What are the benefits of web3?
Although proponents of web3 enumerate a long list of benefits compared to web2, there are generally a few key categories that are repeatedly mentioned:
The problematic nature of how user data is exploited by corporates today is often discussed when it comes to web3. Today, tech giants collect and sell user data, typically without consent, and without any form of compensation in return. This tactic is largely used for marketing and advertising purposes. Although this has essentially become the norm, users are not generally satisfied with this aspect of web2. A survey by National Research Group showed 7 in 10 consumers don’t currently feel in control of how websites use their personal data. Furthermore, nearly 48% of Americans feel big tech companies have too much power and need to be broken up.
In web3, it’s envisioned that since users would have ownership and control over their own data, they could become the resellers of said data. Thus, people would be able to monetize their data and make income from web3. Thanks to data encryption, it would also be impossible for large corporates to access users’ data.
Transparency and privacy
Closely tied to data ownership is the claimed benefit of more transparency and more privacy in web3. Indeed, in web3, data is decentralised to the user and thus in their control. The user would have full control over what information is available about them online. While hailed as a benefit, the ability for users to remain anonymous online also spikes concern to many when it comes to web3. In terms of transparency, in this version of the internet, information would be recorded through the blockchain (decentralised ledger) and visible to be verified by anyone. Many claim this would reduce the spread of misinformation online.
New business and monetary opportunities
With NFTs, the metaverse and other new opportunities in web3, many are also bringing up new monetary opportunities. Businesses have already begun their entrance into the metaverse, creating virtual storefronts, hosting events or leveraging new advertising opportunities in this VR world. Furthermore, many have already dabbled in NFTs, creating and selling their own. Overall, marketing in web3 is likely to be much more direct and community-oriented. Brands are thus already working on creating more community-driven ways of reaching their audience and promoting their products/services.
What challenges does web3 face?
Of course, there is a considerable amount of scepticism and criticism when it comes to web3. Many points of attention have been brought up over the years, but let’s look at some key concerns often mentioned:
Security and regulations
Beyond scepticism related to web3 simply being hyped up or even “made up” to push blockchain and crypto, there are also concerns about how it would function.

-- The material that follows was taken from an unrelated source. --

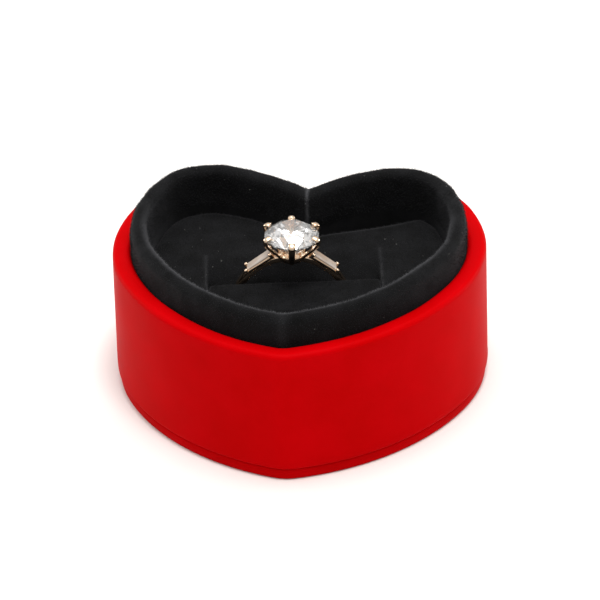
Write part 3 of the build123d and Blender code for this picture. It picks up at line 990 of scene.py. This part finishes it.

How do we police and moderate cybercrimes, hate speech and misinformation in a decentralised version of the internet? These issues are already quite difficult to combat in web2. Enforcing laws and regulations would also be challenging in a decentralised web where certain sites could have content hosted in multiple different countries.
There are many difficulties to overcome when it comes to developing this future version of the internet. For example, the development of DApps is slowed down by the consensus approach. However, one of the biggest hurdles has to do with interoperability. This is the ability for one blockchain to communicate with another one. As of today, assets on one blockchain cannot be used in another one. Many are trying to resolve this issue by creating what they call bridges – but their development is slow, expensive and not necessarily reliable yet. These are just two examples among many technical hurdles that have yet to be overcome.
Reliance on crypto
The use of cryptocurrency is central to web3, as transactions in the blockchain would all be based on this payment method. Not only does this present issues linked to adoption, since many are not keen to delve into crypto ownership, it also presents issues when it comes to the viability of a crypto-based web. Indeed, the crypto market is still quite fragile today and the volatility of cryptocurrencies is worrisome to many. Crypto-based crimes have also spiked concerns: theft of digital assets reached $22 billion in 2022, with 95% of stolen assets occurring in the decentralised finance sector.
Due to the complexity of web3 and the many technologies it may leverage, user adoption could face hurdles. It comes as little surprise that research shows millennials and gen z are the two groups most interested in web3. However, older generations cannot be ignored. A global survey on internet usage showed that as of 2021, Gen X spends 1.5 hours and boomers spend 1 hour on social media per day. Furthermore, another survey showed more than half of Gen Xers have purchased an item through social media. The point here is that older generations are increasingly adopting digital tools. However, the complexity and sometimes confusing aspects of web3 are likely to present adoption risks when it comes to these generations.
What is the role of startups in web3?
As is the case with most emerging trends, startups are key enablers in the web3 universe. They develop innovative solutions linked to crypto, blockchain, the metaverse, and more. Here are a few examples of startups in the web3 sector and what they offer:
- Talk3 develops a no-code platform to create conversational avatars that are the user’s ‘digital twin’ and that move as humans would, to be used in virtual contexts like the metaverse
- FeverTokens offers a no-code platform for the creation of DApps apps and NFT marketplaces
- Metav.rs has created an all-in-one metaverse platform for brands to create metaverse apps and NFTs, and access tools to easily manage their web3 assets
- Spectral Finance develops an on-chain credit scoring solution for decentralised finance in web3
- Change has developed a platform to enable activism in the web3 era, namely by enabling crypto donations, the creation of crypto foundations, and charitable NFTs
Of course, this is just one small sample of the many web3-focused startups on the market today. So, what does the future look like? When will web3 be here? It’s still unclear, and the hype around web3 startups may be in question right now. Indeed, Crunchbase have reported a significant drop in VC funding for web3 startups as of late. It highlights that although $30 billion was invested in web3 startups in 2021, the number of deals and total deals are both decreasing. In Q3 2022, investments dropped by 50% compared to Q2 2022. This can partially be explained by the current economic context, which is making investors more reticent to mega deals and high valuations. Ultimately, it’s hard to imagine the popularity of crypto, the metaverse, NFTs, and web3 overall coming to a halt, but only time will tell.